Volume 40 | Issue 124
The Social Security Administration has announced key 2018 Social Security numbers, including a cost-of-living adjustment of 2.0% and taxable wage base of $128,700.
Key Changes for 2018
By law, Social Security benefits increase automatically each year if the Consumer Price Index for Urban Wage Earners and Clerical Workers (CPI-W) increases from the third quarter of the last year to the corresponding period of the current year. The measure for the current period in 2017 is compared to the 2016 index to determine the increase for 2018. Accordingly, the 2018 Social Security cost-of-living percentage increase will be 2.0%, and will first apply to December 2017 benefits payable in January 2018.
For Old Age Survivors and Disability Insurance (OASDI), the payroll tax rate in 2018 will be 6.20% on wages up to the Social Security taxable wage base. The Social Security taxable wage base will increase in 2018 to $128,700, up from $127,200 in 2017. The Medicare payroll tax rate of 1.45% will continue to apply on all wages in 2018. An additional 0.9% Medicare tax rate will apply on wages over $200,000 for single filers, wages over $250,000 for joint filers, and wages over $125,000 for persons who are married but filing separately.

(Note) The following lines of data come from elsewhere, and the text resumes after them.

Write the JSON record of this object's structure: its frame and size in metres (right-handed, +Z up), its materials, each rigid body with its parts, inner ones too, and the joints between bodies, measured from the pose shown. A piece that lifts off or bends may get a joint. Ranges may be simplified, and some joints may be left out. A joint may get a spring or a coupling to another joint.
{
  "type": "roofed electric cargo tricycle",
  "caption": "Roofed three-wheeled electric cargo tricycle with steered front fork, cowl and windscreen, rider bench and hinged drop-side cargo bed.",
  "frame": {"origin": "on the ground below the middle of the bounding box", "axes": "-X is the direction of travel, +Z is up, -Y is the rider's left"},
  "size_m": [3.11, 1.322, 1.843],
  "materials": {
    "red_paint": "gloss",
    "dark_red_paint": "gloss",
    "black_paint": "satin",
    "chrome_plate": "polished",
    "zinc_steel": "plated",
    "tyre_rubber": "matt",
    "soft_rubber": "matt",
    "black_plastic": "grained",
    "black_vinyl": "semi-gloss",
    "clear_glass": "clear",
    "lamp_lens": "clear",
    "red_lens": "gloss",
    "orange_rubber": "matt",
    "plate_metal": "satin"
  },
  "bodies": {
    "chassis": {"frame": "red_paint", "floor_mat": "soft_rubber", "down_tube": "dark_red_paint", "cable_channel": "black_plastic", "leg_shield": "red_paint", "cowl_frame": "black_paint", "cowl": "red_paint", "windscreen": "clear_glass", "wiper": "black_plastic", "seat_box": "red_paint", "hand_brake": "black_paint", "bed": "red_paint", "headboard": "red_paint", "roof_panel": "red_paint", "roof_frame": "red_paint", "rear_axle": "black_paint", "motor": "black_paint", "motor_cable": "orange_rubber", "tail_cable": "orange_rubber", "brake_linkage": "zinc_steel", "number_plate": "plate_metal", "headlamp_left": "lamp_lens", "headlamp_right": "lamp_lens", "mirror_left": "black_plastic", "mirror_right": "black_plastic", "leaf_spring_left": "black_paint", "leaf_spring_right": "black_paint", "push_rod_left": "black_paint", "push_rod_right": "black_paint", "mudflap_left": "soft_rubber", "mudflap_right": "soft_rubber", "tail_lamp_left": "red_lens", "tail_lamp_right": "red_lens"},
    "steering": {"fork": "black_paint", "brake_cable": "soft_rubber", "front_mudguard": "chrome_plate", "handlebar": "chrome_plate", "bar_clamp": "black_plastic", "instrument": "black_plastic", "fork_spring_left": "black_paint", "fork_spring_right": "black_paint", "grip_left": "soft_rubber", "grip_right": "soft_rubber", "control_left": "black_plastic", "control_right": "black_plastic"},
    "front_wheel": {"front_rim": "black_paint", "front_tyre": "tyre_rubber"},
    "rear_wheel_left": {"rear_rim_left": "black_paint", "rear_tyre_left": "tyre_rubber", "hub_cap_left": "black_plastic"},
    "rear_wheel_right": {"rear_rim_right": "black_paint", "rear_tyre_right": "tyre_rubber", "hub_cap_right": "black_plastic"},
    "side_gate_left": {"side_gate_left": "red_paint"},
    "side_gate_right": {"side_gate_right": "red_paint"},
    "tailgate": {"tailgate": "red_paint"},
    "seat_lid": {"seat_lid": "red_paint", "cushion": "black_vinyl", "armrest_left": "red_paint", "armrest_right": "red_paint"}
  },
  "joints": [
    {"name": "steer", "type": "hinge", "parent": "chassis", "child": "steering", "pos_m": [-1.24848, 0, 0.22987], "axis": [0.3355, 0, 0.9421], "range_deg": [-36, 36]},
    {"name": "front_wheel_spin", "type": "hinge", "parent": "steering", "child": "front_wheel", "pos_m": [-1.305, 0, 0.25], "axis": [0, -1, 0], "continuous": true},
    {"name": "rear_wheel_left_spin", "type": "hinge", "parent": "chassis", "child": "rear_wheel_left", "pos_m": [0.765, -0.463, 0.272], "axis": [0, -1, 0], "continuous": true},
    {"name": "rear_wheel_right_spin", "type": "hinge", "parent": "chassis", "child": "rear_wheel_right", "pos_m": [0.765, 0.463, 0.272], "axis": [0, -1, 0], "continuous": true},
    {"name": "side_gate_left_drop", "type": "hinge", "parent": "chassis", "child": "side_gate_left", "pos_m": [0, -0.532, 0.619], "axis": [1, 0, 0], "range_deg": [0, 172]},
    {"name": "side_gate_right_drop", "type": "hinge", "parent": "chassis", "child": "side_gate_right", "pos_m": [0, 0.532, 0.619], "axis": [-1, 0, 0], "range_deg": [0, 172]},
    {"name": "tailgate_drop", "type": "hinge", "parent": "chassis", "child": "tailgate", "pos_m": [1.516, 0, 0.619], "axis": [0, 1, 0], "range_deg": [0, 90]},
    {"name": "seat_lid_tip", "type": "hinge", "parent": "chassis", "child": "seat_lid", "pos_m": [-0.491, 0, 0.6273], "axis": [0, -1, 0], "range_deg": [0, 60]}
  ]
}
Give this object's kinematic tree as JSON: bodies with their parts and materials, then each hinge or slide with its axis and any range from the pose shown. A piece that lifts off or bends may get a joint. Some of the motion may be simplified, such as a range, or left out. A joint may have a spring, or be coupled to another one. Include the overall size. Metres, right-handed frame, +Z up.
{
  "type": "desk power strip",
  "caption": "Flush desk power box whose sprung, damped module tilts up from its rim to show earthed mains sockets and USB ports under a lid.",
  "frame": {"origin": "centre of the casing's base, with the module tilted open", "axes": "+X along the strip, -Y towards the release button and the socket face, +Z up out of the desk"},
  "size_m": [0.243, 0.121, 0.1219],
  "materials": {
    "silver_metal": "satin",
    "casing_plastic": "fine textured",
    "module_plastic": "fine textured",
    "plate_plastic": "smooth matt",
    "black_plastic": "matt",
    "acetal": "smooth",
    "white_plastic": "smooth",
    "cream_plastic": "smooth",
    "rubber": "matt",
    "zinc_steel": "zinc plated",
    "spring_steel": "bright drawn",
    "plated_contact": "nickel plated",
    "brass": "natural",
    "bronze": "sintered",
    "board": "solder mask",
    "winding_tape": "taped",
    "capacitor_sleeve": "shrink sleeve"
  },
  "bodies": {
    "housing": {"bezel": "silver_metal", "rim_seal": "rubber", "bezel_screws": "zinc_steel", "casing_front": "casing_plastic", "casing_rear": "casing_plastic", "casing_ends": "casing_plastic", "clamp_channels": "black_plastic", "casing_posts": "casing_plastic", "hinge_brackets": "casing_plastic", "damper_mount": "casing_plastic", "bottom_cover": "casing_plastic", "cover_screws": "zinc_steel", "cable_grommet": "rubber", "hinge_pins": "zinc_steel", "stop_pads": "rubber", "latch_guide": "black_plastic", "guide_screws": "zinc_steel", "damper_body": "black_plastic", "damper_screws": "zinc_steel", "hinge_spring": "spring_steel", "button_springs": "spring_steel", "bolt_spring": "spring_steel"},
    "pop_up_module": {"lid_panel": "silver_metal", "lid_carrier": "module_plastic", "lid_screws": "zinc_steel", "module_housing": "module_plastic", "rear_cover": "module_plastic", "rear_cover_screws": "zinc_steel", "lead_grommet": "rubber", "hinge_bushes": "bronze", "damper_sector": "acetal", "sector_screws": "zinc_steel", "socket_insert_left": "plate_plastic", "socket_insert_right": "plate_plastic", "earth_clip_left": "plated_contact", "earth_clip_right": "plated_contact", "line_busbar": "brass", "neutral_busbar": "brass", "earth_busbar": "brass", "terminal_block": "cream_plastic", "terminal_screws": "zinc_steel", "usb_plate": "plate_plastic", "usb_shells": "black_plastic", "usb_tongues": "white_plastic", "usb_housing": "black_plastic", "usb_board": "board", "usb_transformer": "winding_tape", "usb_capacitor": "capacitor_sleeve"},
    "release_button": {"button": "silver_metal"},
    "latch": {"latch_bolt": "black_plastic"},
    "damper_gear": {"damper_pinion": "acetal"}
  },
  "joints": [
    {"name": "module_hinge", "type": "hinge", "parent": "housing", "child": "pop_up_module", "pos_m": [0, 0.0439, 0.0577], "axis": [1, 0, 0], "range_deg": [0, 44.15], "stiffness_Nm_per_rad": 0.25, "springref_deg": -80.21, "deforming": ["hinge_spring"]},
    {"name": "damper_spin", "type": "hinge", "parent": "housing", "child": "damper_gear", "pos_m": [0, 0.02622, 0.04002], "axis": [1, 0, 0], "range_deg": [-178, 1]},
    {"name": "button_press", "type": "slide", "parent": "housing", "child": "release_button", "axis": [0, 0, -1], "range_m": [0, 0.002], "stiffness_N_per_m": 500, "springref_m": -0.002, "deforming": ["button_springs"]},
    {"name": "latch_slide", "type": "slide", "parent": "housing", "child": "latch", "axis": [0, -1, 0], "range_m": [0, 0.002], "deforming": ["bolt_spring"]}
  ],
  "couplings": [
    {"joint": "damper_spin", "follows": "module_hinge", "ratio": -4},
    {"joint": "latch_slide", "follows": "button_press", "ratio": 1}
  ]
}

These threshold amounts are not indexed for inflation.
Other Social Security amounts for 2018 include the following:
- The average of total wages for 2016 (the most recent year) is $48,664.73. This figure is used in adjusting previous years’ earnings to determine the Average Indexed Monthly Earnings (AIME), which is used to calculate Social Security benefits.
- For 2018, the primary Social Security monthly benefit formula will be 90% of the first $896 of AIME, plus 32% of the next $4,503, plus 15% of any excess over $5,399.
- For recipients under Social Security normal retirement age (SSNRA) in 2018, the annual exempt amount is $17,040. For recipients who reach SSNRA in 2018, the annual exempt amount is $45,360, which applies only to earnings in months prior to the month the recipient attains SSNRA. There is no earnings test for Social Security recipients in months following attainment of SSNRA.